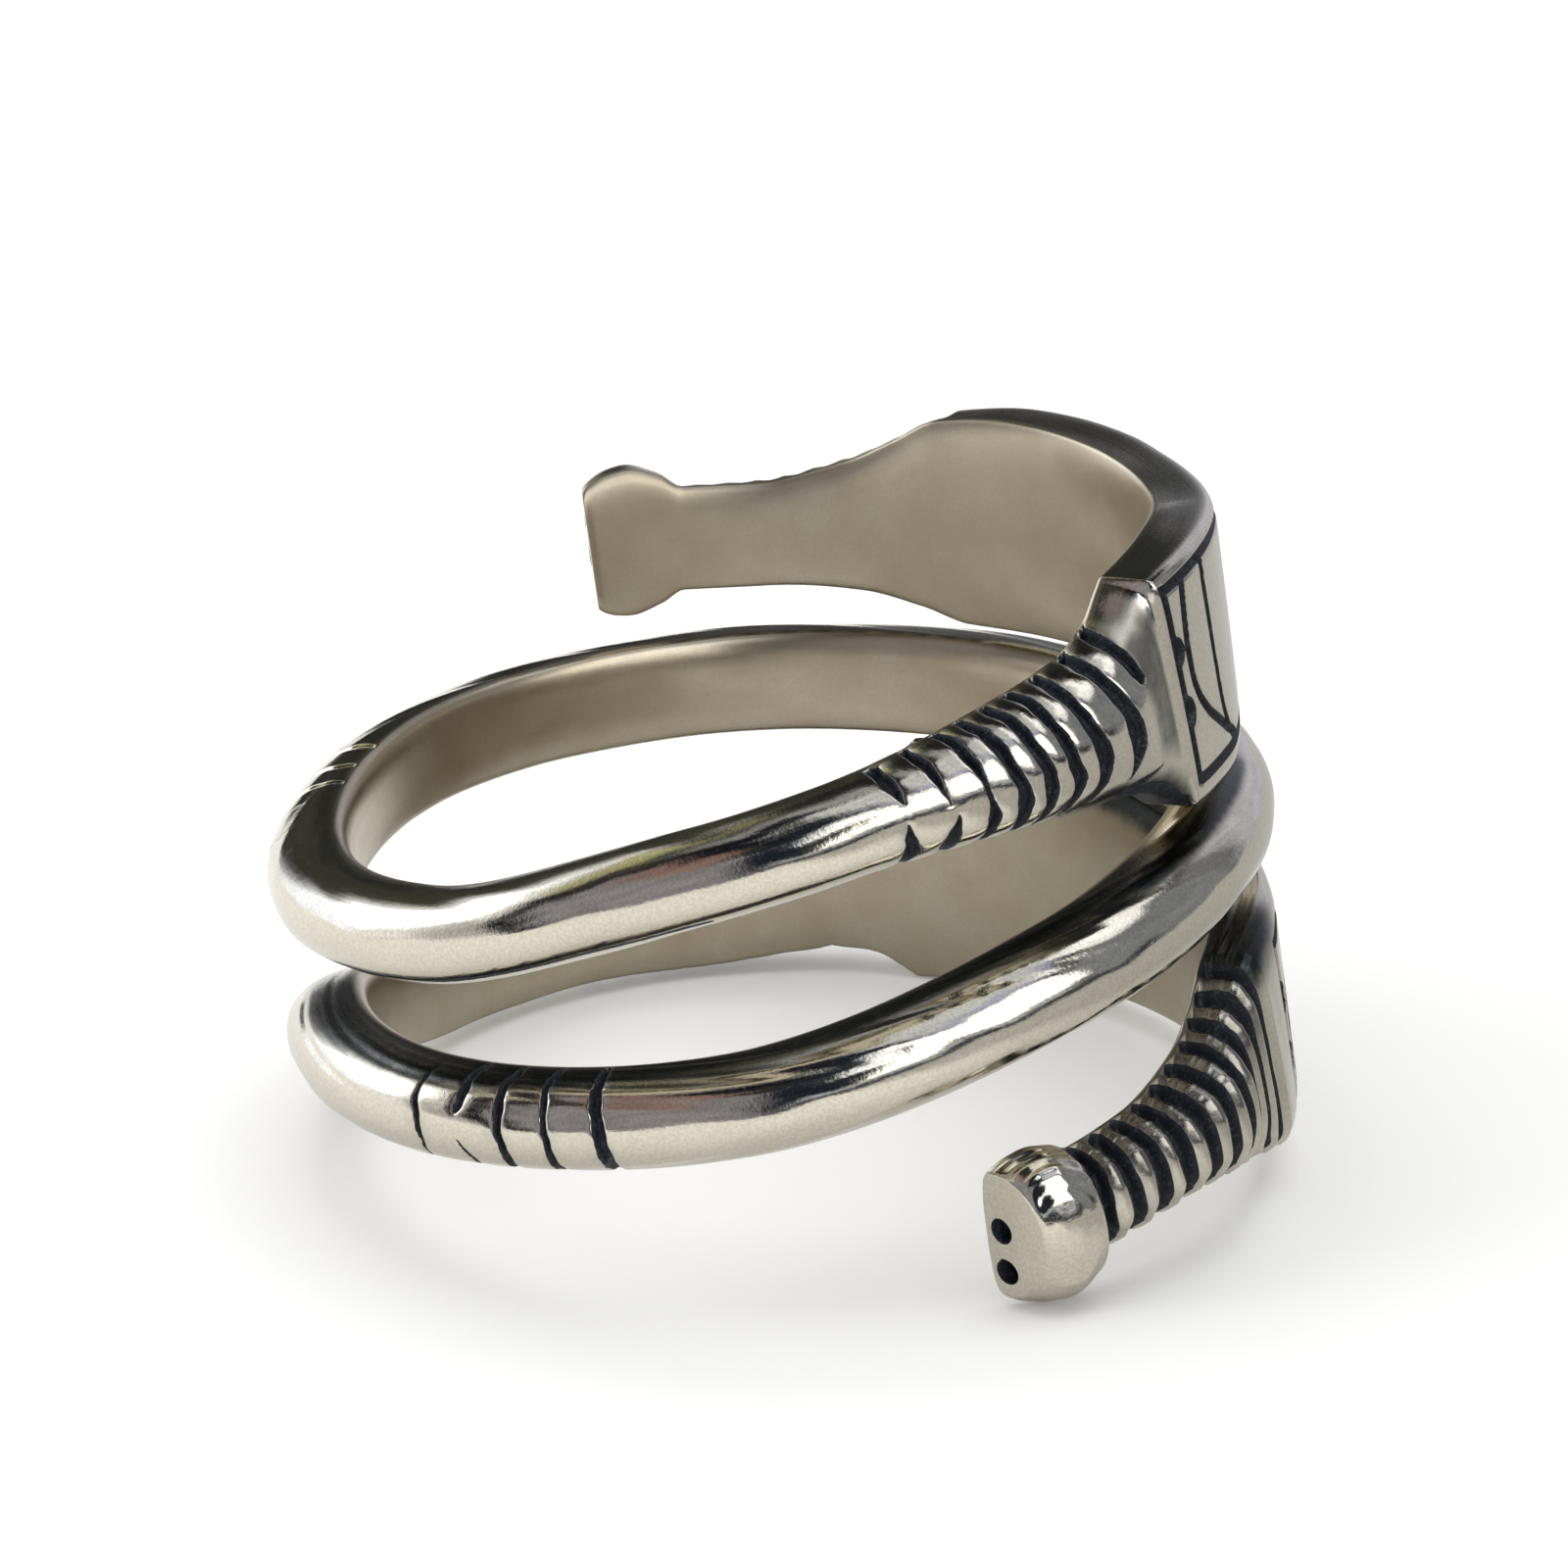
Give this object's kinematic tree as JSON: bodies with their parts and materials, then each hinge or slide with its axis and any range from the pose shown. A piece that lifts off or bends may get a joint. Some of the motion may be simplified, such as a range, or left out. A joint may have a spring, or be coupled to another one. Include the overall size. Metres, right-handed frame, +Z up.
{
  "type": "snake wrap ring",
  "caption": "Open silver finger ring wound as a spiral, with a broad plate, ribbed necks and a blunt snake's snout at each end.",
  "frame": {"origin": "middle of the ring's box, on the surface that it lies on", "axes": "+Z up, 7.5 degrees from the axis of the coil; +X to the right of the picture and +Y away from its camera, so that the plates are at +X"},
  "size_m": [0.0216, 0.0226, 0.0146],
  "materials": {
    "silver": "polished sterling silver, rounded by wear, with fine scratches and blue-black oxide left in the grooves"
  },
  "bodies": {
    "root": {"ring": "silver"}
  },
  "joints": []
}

______

**Exercise details:**
Please return the data above exactly as given.

**Problem solution:**
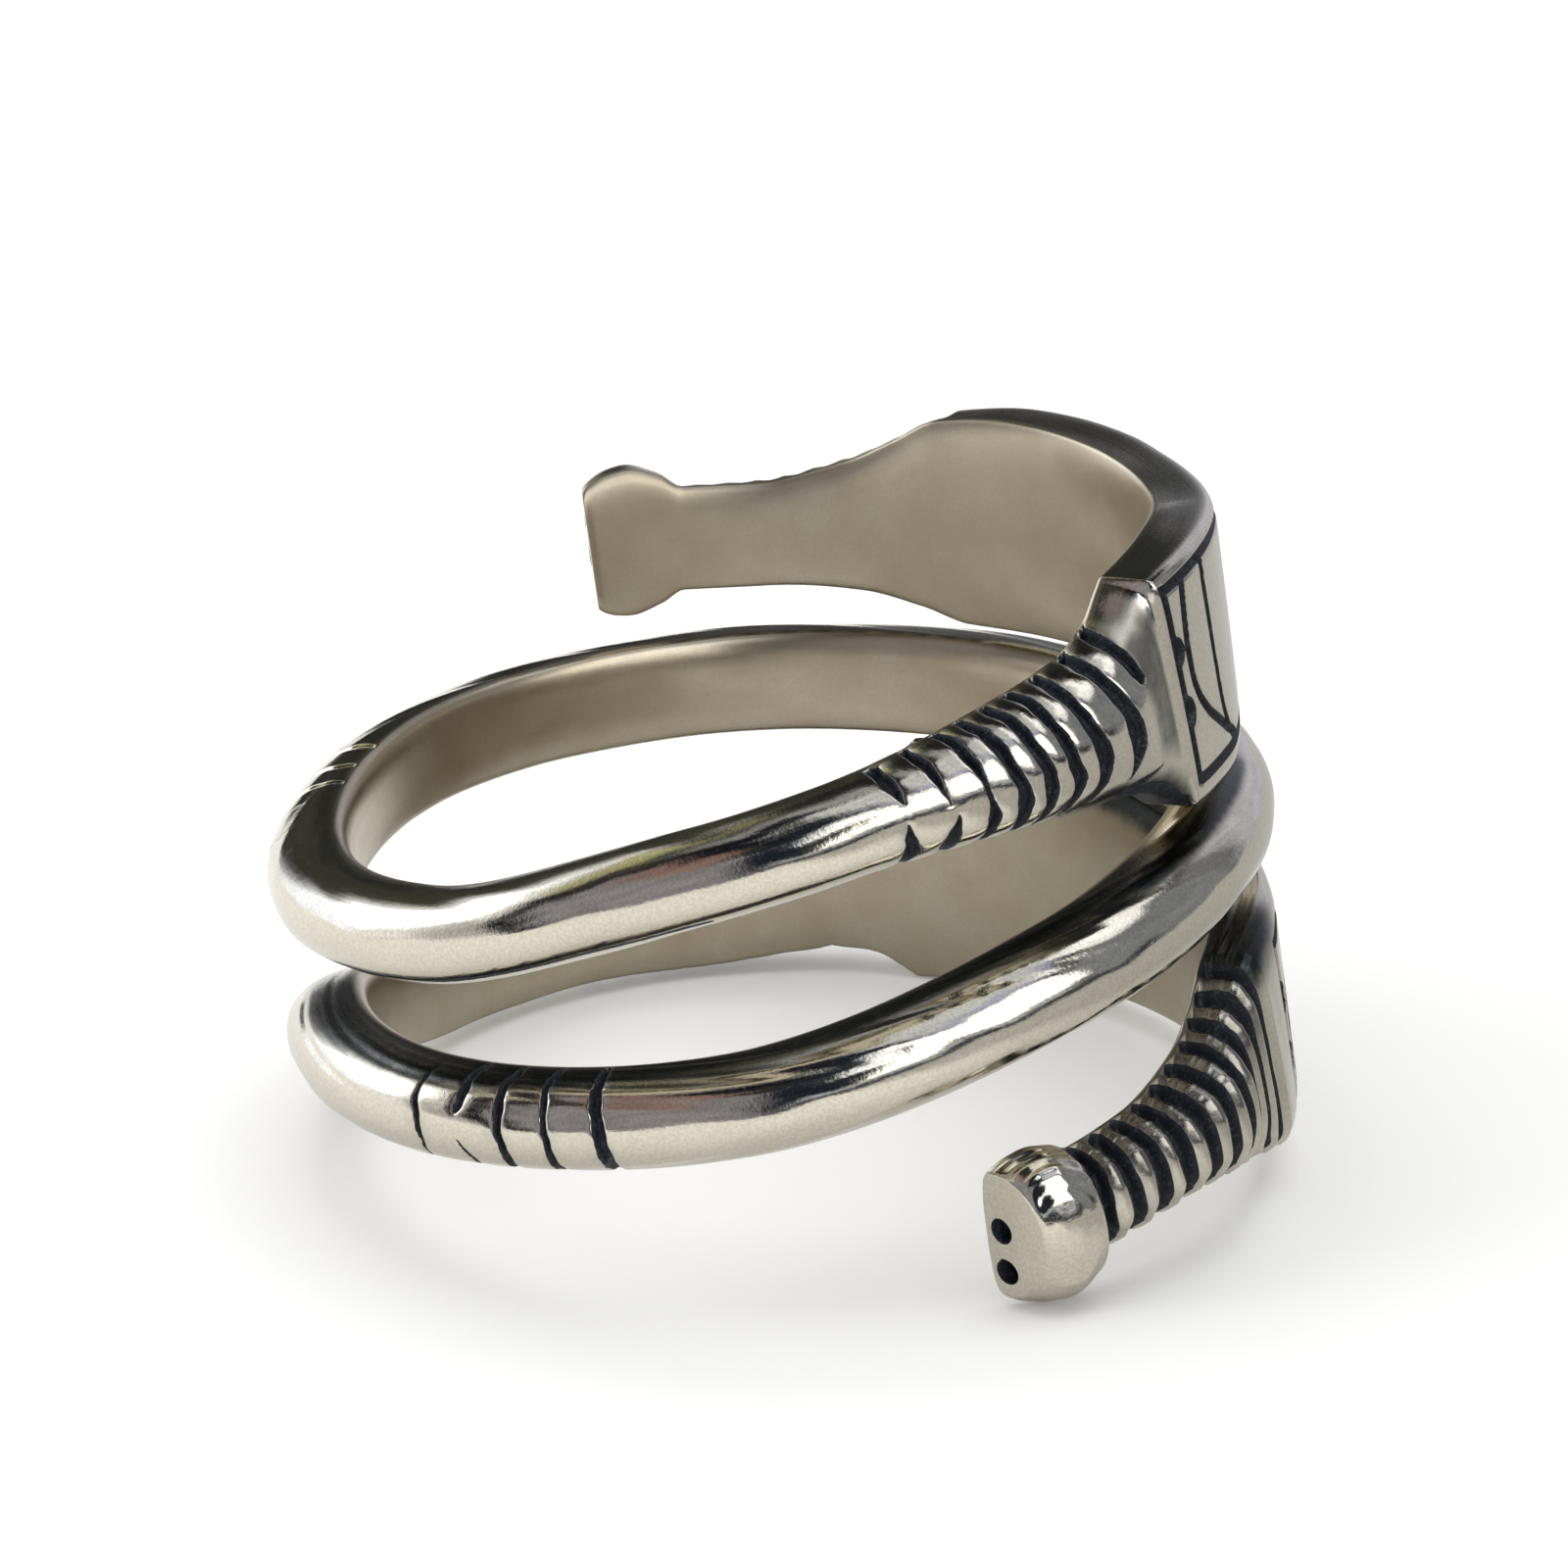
Give this object's kinematic tree as JSON: bodies with their parts and materials, then each hinge or slide with its axis and any range from the pose shown. A piece that lifts off or bends may get a joint. Some of the motion may be simplified, such as a range, or left out. A joint may have a spring, or be coupled to another one. Include the overall size. Metres, right-handed frame, +Z up.
{
  "type": "snake wrap ring",
  "caption": "Open silver finger ring wound as a spiral, with a broad plate, ribbed necks and a blunt snake's snout at each end.",
  "frame": {"origin": "middle of the ring's box, on the surface that it lies on", "axes": "+Z up, 7.5 degrees from the axis of the coil; +X to the right of the picture and +Y away from its camera, so that the plates are at +X"},
  "size_m": [0.0216, 0.0226, 0.0146],
  "materials": {
    "silver": "polished sterling silver, rounded by wear, with fine scratches and blue-black oxide left in the grooves"
  },
  "bodies": {
    "root": {"ring": "silver"}
  },
  "joints": []
}